Review of Piranesi by Susanna Clarke

Piranesi’s house is no ordinary building: its rooms are infinite, its corridors endless, its walls are lined with thousands upon thousands of statues, each one different from all the others. Within the labyrinth of halls an ocean is imprisoned; waves thunder up staircases, rooms are flooded in an instant. But Piranesi is not afraid; he understands the tides as he understands the pattern of the labyrinth itself. He lives to explore the house.
There is one other person in the house—a man called The Other, who visits Piranesi twice a week and asks for help with research into A Great and Secret Knowledge. But as Piranesi explores, evidence emerges of another person, and a terrible truth begins to unravel, revealing a world beyond the one Piranesi has always known.

Piranesi is one of the most surprising books that I have read in a long time. The blurb was kind of informative but also vague and I really didn’t know what to expect going in. I’m still not really sure how I would describe it, but I’m going with intensely captivating. As i started reading I was hit with a sense of dystopia which quickly moved onto something else and then something else entirely. Piranesi is a beautiful voice to follow though, he has almost childlike wonder at this home and he is so wholesome with his earnest approach to every task and situation he finds himself presented with. He is resourceful and mindful and just a joy to read. Because of how joyful he is, that is what for me, as a reader, made it so difficult to come to terms with what happens in the pages. Whilst there was a minor sense of underlying unease from the very start as the story unravels it becomes very dark at times as a wider existential conspiracy begins to surface.

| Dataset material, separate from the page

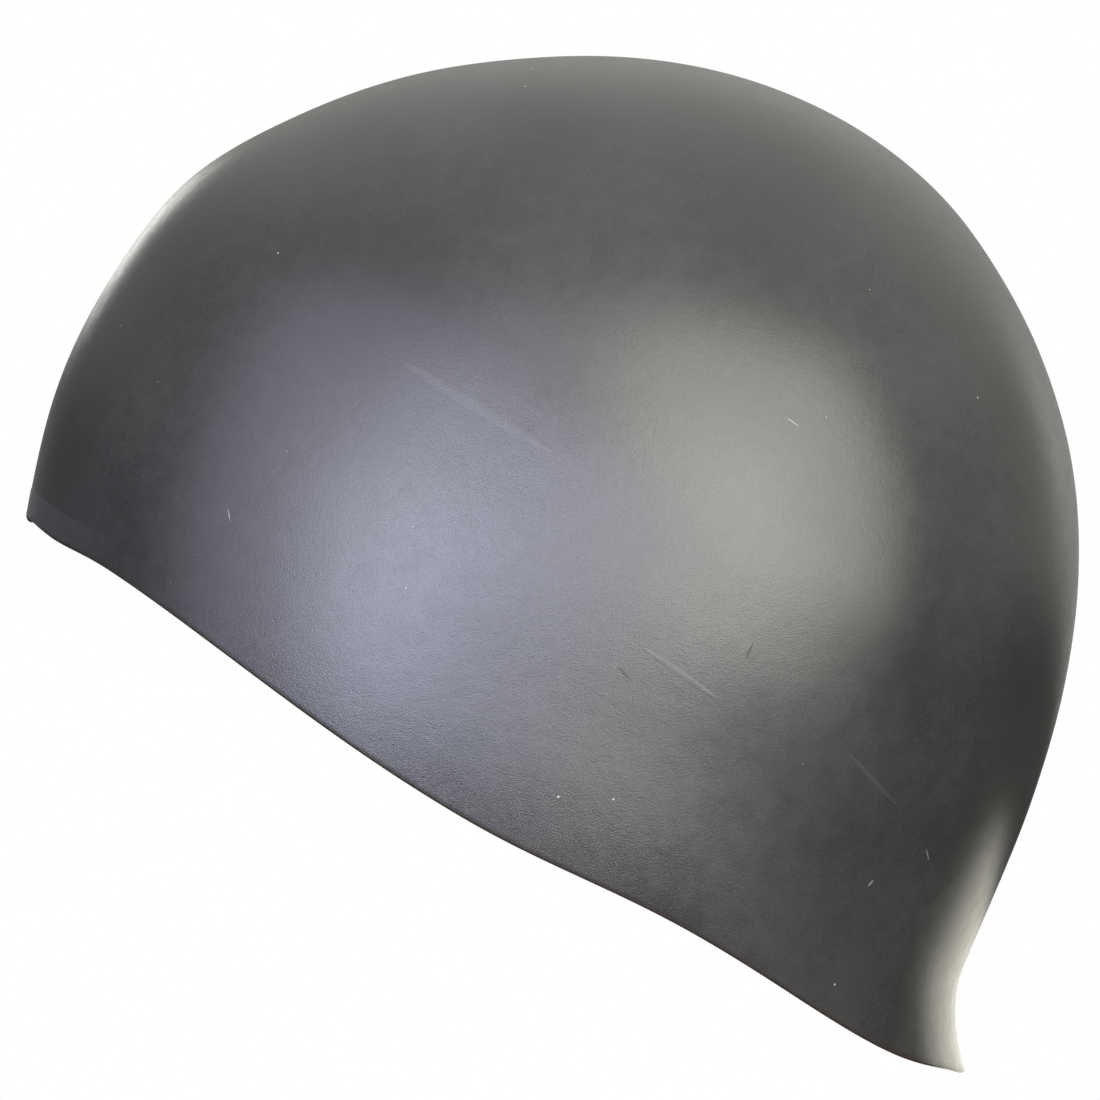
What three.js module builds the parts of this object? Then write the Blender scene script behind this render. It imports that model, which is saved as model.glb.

It’s very hard to write a detailed review because of how much the story twists and takes you by surprise which then makes it even harder to explain what it didn’t like, because sadly this fell short at the final stage which I think was mainly down to a certain flatness following a major incident. I feel that there were many paths the author led us too but only really walked us all the way down one when I wanted to know so much more!

Piranesi as a character though remains infinitely charming throughout and I could have read his often soothing and methodical narrative for many days more. If you’re a fan of short punchy books which are full of twists and puzzles, you will love Piranesi!